Implementation requires addressing the real-time inference challenge. Filtered probabilities at time t use only information available through t, avoiding look-ahead bias. However, regime detection inherently exhibits latency—several observations typically occur before high-confidence state classification. Strategies must accommodate this uncertainty, potentially scaling the degree of portfolio adjustment by regime probability confidence.

Transaction cost considerations favor smooth portfolio transitions over binary switching. Blending allocations according to filtered probabilities naturally produces gradual adjustment as regime confidence evolves. Turnover constraints can be explicitly incorporated, accepting some suboptimality in state-conditional positioning to preserve net-of-cost performance.

Takeaway

The portfolio construction payoff from regime detection flows primarily through better risk estimates rather than return prediction.
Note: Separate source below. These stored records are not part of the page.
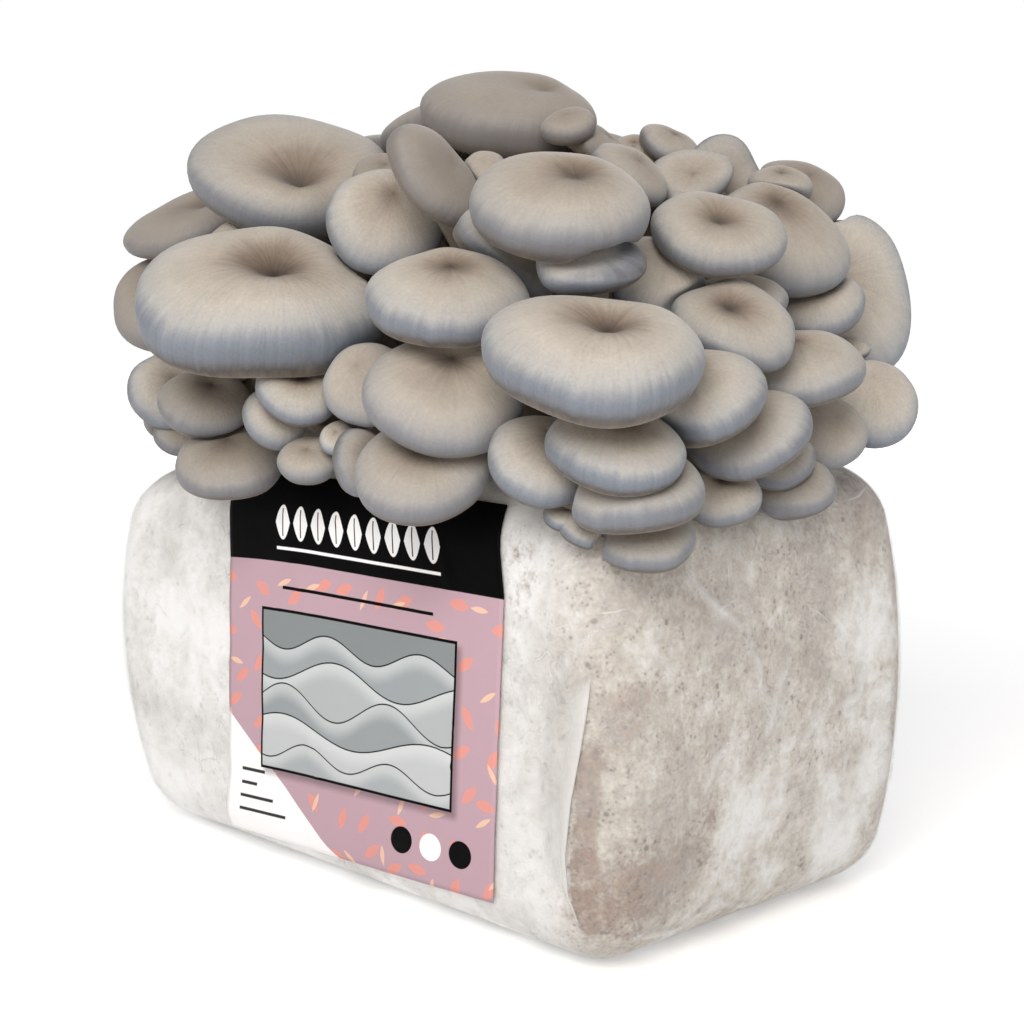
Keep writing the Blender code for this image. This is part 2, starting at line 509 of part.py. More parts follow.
def add_block_and_bag(kit):
    look = material("colonised_sawdust", (0.62, 0.52, 0.40), 0.9)
    block = bag_form("block", BAG_WALL + TOUCH_GAP, lambda middle: True)
    add_object(block, "block", kit, look)

    look = material("film", (0.85, 0.83, 0.80), 0.35)
    bag = add_object(bag_form("bag", 0.0, beside_opening), "bag", kit, look)
    wall = bag.modifiers.new("wall", "SOLIDIFY")
    wall.thickness = BAG_WALL
    wall.offset = -1
    wall.use_even_offset = True

    look = material("printed_label", (0.60, 0.44, 0.48), 0.4)
    label = add_object(bag_form("label", -TOUCH_GAP, under_label), "label", kit, look)
    wall = label.modifiers.new("wall", "SOLIDIFY")
    wall.thickness = LABEL_WALL
    wall.offset = 1
    wall.use_even_offset = True


def cap_form(name, mushroom, tests):
    """A cap: a sphere whose points are moved to the cap's section, then pressed into place."""
    bm = bmesh.new()
    bmesh.ops.create_uvsphere(bm, u_segments=CAP_SEGMENTS, v_segments=CAP_RINGS, radius=1.0)
    ball = np.array([vertex.co for vertex in bm.verts])
    step = np.arccos(np.clip(ball[:, 2], -1, 1)) / pi
    points = mushroom.skin(step, np.arctan2(ball[:, 1], ball[:, 0]))
    for vertex, point in zip(bm.verts, press(points, mushroom.anchor, tests)):
        vertex.co = point
    bmesh.ops.triangulate(bm, faces=bm.faces)
    return to_mesh(bm, name)


def stem_tubes(mushrooms):
    """The stems of some mushrooms as one mesh of tubes."""
    curve = bpy.data.curves.new("stem_lines", "CURVE")
    curve.dimensions = "3D"
    curve.bevel_depth = 1.0
    curve.bevel_resolution = (STEM_SIDES - 4) // 2
    curve.use_fill_caps = True
    for mushroom in mushrooms:
        spline = curve.splines.new("POLY")
        spline.points.add(STEM_POINTS - 1)
        for point, place, radius in zip(spline.points, mushroom.stem, mushroom.stem_radius):
            point.co = (*place, 1.0)
            point.radius = radius
    lines = bpy.data.objects.new("stem_lines", curve)
    bpy.context.scene.collection.objects.link(lines)
    evaluated = lines.evaluated_get(bpy.context.evaluated_depsgraph_get())
    mesh = bpy.data.meshes.new_from_object(evaluated)
    bpy.data.objects.remove(lines)
    return mesh


def largest_body(bm):
    """Delete all but the largest of the mesh's separate bodies."""
    bodies = []
    left = set(bm.faces)
    while left:
        body = [left.pop()]
        for face in body:
            near = {other for edge in face.edges for other in edge.link_faces} & left
            body.extend(near)
            left -= near
        bodies.append(body)
    bodies.sort(key=len)
    small = [face for body in bodies[:-1] for face in body]
    bmesh.ops.delete(bm, geom=small, context="FACES")


def untangle(bm):
    """Relax the places where a mesh with few faces runs through itself."""
    for step in range(UNTANGLE_STEPS):
        bm.faces.ensure_lookup_table()
        tree = BVHTree.FromBMesh(bm)
        crossed = set()
        for first, second in tree.overlap(tree):
            verts = set(bm.faces[first].verts), set(bm.faces[second].verts)
            if not verts[0] & verts[1]:
                crossed |= verts[0] | verts[1]
        if not crossed:
            break
        args = {"use_axis_x": True, "use_axis_y": True, "use_axis_z": True}
        bmesh.ops.smooth_vert(bm, verts=list(crossed), factor=0.5, **args)


def settle(target, name):
    """Turn an object's modifiers into plain mesh, as one body."""
    evaluated = target.evaluated_get(bpy.context.evaluated_depsgraph_get())
    bm = bmesh.new()
    bm.from_mesh(evaluated.to_mesh())
    bmesh.ops.remove_doubles(bm, verts=bm.verts, dist=0.00002)
    bmesh.ops.triangulate(bm, faces=bm.faces)
    largest_body(bm)
    if target.modifiers[0].type == "DECIMATE":
        untangle(bm)
    target.modifiers.clear()
    look = target.data.materials[0]
    target.data = to_mesh(bm, name)
    target.data.materials.append(look)


def cut_clear(target, cutters, solver="EXACT"):
    """Cut an object clear of all the cutters that it runs into, in one go."""
    dependencies = bpy.context.evaluated_depsgraph_get()
    body = BVHTree.FromObject(target, dependencies)
    met = bpy.data.collections.new(f"{target.name}_cutters")
    for cutter in cutters:
        if body.overlap(BVHTree.FromObject(cutter, dependencies)):
            met.objects.link(cutter)
    if met.objects:
        bpy.context.scene.collection.children.link(met)
        cut = target.modifiers.new("clearance", "BOOLEAN")
        cut.operation = "DIFFERENCE"
        cut.operand_type = "COLLECTION"
        cut.collection = met
        cut.solver = solver


def neighbours(mushroom, others):
    return [other for other in others if other is not mushroom
            and np.linalg.norm(other.centre - mushroom.centre) < other.size + mushroom.size]


def add_caps(kit, cutters, caps, everyone):
    look = material("cap_skin", (0.43, 0.38, 0.34), 0.6)
    clear = []
    for number, cap in enumerate(caps):
        tests = [other.holds for other in neighbours(cap, caps[:number])]
        tests += [other.stem_holds for other in everyone if other is not cap]
        tests.append(bag_holds)
        name = f"cap_{number + 1:02d}"
        new = add_object(cap_form(name, cap, tests), name, kit, look)
        cut_clear(new, clear)
        if new.modifiers:
            settle(new, name)
        copy = swollen(new.data, f"{name}_clearance", TOUCH_GAP)
        clear.append(add_object(copy, f"{name}_clearance", cutters))
    return clear


def add_stems(kit, cutters, caps, buttons, clear):
    """The stems in three bunches, each with its little caps and its foot on the block."""
    look = material("stem_flesh", (0.75, 0.70, 0.62), 0.7)
    top = bag_form("block_clearance", BAG_WALL, lambda middle: True)
    sleeve = bag_form("bag_clearance", -TOUCH_GAP, beside_opening)
    clear.append(add_object(top, "block_clearance", cutters))
    sleeve = add_object(sleeve, "bag_clearance", cutters)
    wall = sleeve.modifiers.new("wall", "SOLIDIFY")
    wall.thickness = BAG_WALL + 2 * TOUCH_GAP
    clear.append(sleeve)

    for name, bunch_x in BUNCHES.items():
        mushrooms = [mushroom for mushroom in caps + buttons if mushroom.bunch == name]
        bm = bmesh.new()
        bm.from_mesh(stem_tubes(mushrooms))
        bmesh.ops.remove_doubles(bm, verts=bm.verts, dist=0.00001)
        for button in buttons:
            if button.bunch == name:
                tests = [other.holds for other in neighbours(button, caps)] + [bag_holds]
                bm.from_mesh(cap_form("button", button, tests))
        foot = bmesh.ops.create_icosphere(bm, subdivisions=3, radius=1.0)["verts"]
        bmesh.ops.scale(bm, vec=BASE_SIZE, verts=foot)
        bmesh.ops.translate(bm, vec=(bunch_x, 0, BAG_HEIGHT), verts=foot)
        bunch = add_object(to_mesh(bm, name), name, kit, look)
        remesh = bunch.modifiers.new("grow_together", "REMESH")
        remesh.voxel_size = STEM_VOXEL
        settle(bunch, name)
        fewer = bunch.modifiers.new("fewer_faces", "DECIMATE")
        fewer.ratio = BUNCH_FACES / len(bunch.data.polygons)
        settle(bunch, name)
        cut_clear(bunch, clear, "MANIFOLD")
        settle(bunch, name)
        copy = swollen(bunch.data, f"{name}_clearance", TOUCH_GAP)
        clear.append(add_object(copy, f"{name}_clearance", cutters))


for old in list(bpy.data.objects):
    bpy.data.objects.remove(old)
kit = bpy.data.collections.new("mushroom_grow_kit")
cutters = bpy.data.collections.new("cutters")
bpy.context.scene.collection.children.link(kit)
bpy.context.scene.collection.children.link(cutters)

caps, buttons = grow_cluster()
add_block_and_bag(kit)
clear = add_caps(kit, cutters, caps, caps + buttons)
add_stems(kit, cutters, caps, buttons, clear)
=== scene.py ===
"""Looks of an oyster mushroom grow kit: a block of colonised sawdust in its film bag, a printed
label on the front, and a crowded cluster of mushrooms growing out of the top of the bag.

Metres, +Z up. The label faces -Y. The origin is in the middle of the flat underside.
"""

from collections import namedtuple
from math import cos, pi, radians, sin

import bmesh
import bpy
import numpy as np
from mathutils import Matrix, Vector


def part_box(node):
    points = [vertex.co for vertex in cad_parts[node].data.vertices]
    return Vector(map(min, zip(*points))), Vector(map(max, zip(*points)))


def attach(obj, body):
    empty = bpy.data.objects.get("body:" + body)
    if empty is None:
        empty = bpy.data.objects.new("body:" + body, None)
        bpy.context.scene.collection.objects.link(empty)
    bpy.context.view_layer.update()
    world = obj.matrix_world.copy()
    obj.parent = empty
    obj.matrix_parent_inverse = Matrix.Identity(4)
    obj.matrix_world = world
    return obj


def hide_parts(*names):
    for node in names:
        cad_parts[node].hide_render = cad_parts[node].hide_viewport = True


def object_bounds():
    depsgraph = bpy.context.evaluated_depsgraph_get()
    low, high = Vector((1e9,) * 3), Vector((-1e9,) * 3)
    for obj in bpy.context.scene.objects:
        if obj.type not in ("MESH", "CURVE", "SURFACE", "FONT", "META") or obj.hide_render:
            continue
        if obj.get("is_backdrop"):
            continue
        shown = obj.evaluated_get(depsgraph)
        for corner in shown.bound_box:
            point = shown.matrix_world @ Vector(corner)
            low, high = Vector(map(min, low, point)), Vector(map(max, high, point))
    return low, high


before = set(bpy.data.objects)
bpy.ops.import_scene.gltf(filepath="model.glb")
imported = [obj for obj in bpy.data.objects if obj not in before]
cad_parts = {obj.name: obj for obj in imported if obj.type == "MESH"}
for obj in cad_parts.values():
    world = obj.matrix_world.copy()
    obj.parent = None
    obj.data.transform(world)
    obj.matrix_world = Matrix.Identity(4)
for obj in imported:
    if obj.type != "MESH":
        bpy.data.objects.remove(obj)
cad_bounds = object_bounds()

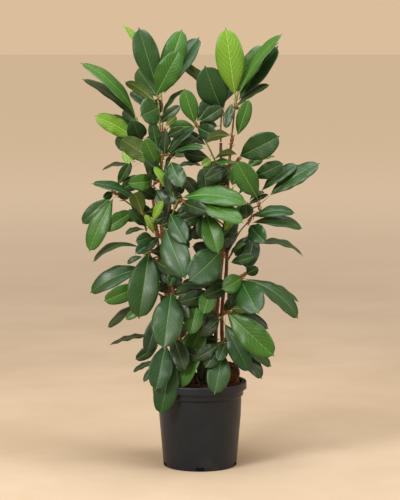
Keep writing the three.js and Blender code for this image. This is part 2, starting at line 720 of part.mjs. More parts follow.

Knowing when covariances are elevated matters more than forecasting which direction markets will move.

Hidden Markov Models provide practitioners with a mathematically coherent framework for what intuition already suggests—market behavior shifts between distinct statistical regimes requiring different portfolio responses. The machinery of forward-backward inference and Baum-Welch estimation transforms this intuition into actionable probability assessments.

Successful implementation demands respect for the overfitting risks inherent in any flexible model. Parsimony, out-of-sample validation, and economic interpretation should constrain the temptation to extract ever more states from finite samples. Two or three regimes capturing fundamental risk-on/risk-off dynamics typically provide the best practical trade-off.

The ultimate test lies in live portfolio performance. Regime-conditional strategies offer genuine improvements in risk-adjusted returns, but the gains require disciplined estimation, realistic transaction cost accounting, and acceptance that regime detection provides probabilistic guidance rather than deterministic signals.